Stated goal: Reproduce the first line and every line after it, exactly, through the one containing "bayonet cable plug.". Leave out the rest.

● ● ● ● ●

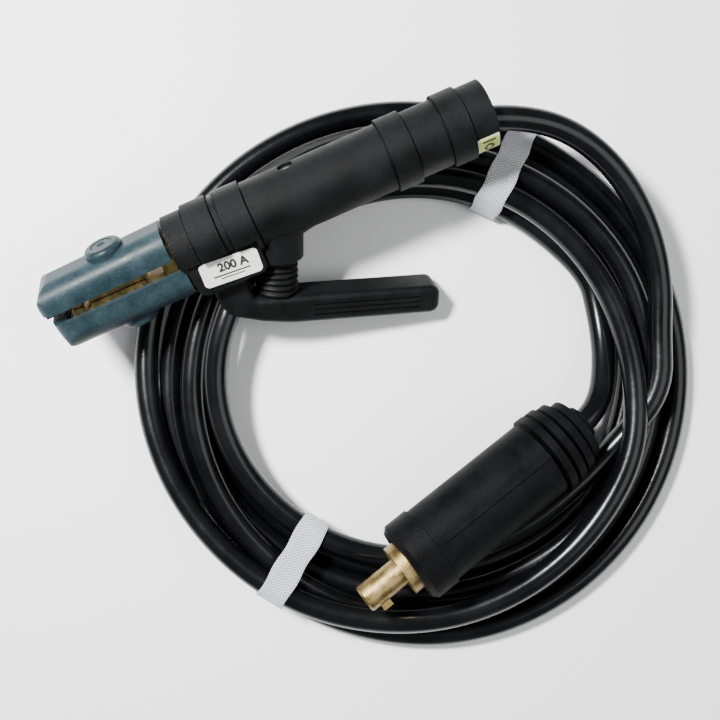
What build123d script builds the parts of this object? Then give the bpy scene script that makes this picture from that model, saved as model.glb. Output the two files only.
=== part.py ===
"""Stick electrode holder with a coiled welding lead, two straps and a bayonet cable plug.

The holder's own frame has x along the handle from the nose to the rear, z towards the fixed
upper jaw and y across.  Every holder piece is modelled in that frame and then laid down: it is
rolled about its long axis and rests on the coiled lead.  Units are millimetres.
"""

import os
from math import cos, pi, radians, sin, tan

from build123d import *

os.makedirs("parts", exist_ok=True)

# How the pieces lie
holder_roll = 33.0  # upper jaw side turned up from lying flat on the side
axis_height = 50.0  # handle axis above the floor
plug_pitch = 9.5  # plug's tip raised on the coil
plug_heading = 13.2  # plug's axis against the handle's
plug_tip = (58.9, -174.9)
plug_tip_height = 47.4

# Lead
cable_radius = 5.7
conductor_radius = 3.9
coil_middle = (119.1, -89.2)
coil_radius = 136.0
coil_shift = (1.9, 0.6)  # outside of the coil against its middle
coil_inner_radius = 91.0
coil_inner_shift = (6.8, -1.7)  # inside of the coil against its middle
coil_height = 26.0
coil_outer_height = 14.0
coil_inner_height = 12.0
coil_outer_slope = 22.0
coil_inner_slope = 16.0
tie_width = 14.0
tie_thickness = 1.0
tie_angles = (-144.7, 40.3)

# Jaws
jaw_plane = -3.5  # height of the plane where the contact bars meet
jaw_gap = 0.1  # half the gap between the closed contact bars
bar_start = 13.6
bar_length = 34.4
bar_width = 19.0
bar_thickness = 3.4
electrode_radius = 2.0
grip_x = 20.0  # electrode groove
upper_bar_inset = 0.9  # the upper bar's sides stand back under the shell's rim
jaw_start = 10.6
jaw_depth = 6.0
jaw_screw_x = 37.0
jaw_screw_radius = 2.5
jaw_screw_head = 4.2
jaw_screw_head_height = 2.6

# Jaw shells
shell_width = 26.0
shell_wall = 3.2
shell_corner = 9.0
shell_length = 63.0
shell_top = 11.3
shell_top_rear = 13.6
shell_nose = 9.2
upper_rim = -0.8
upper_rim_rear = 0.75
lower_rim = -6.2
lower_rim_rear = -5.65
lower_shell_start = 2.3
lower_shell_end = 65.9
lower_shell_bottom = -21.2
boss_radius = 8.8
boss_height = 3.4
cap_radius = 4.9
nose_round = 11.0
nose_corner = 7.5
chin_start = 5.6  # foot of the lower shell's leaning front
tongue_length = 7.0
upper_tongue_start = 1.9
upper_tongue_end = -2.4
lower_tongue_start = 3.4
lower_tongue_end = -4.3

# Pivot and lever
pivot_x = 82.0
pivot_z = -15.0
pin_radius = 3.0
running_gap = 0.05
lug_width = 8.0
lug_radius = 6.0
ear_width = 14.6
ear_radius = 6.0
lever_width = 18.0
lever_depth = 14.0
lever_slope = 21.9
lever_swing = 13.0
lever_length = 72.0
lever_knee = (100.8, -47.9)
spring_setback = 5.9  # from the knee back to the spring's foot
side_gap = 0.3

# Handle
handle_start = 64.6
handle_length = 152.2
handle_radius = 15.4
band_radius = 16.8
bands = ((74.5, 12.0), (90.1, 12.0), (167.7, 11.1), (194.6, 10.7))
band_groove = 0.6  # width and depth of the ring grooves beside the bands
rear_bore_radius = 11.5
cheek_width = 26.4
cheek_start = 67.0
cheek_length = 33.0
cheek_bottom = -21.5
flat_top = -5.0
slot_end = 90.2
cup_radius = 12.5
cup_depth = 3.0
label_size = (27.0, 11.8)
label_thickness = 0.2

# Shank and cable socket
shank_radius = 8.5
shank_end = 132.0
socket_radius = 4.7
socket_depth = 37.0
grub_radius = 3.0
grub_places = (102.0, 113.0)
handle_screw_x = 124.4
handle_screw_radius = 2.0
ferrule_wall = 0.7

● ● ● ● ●

Exercise answer:
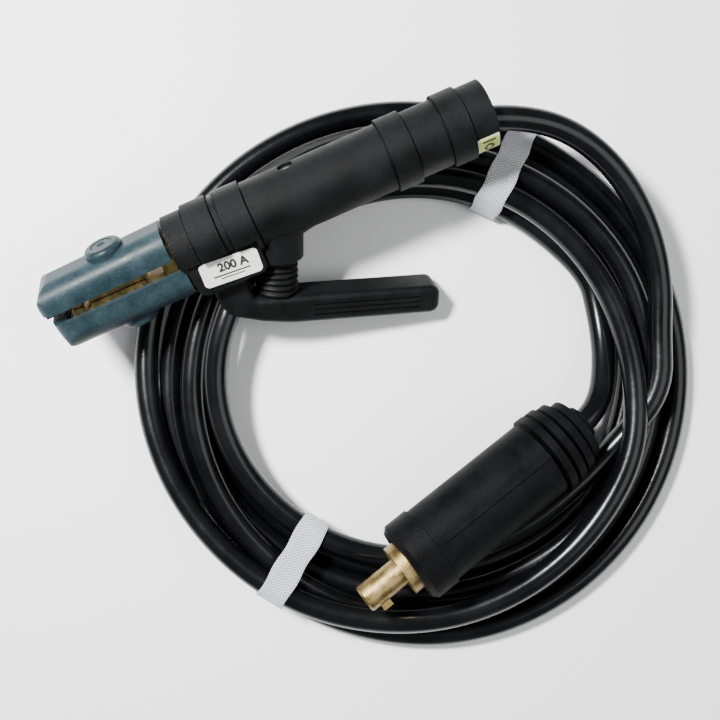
What build123d script builds the parts of this object? Then give the bpy scene script that makes this picture from that model, saved as model.glb. Output the two files only.
=== part.py ===
"""Stick electrode holder with a coiled welding lead, two straps and a bayonet cable plug.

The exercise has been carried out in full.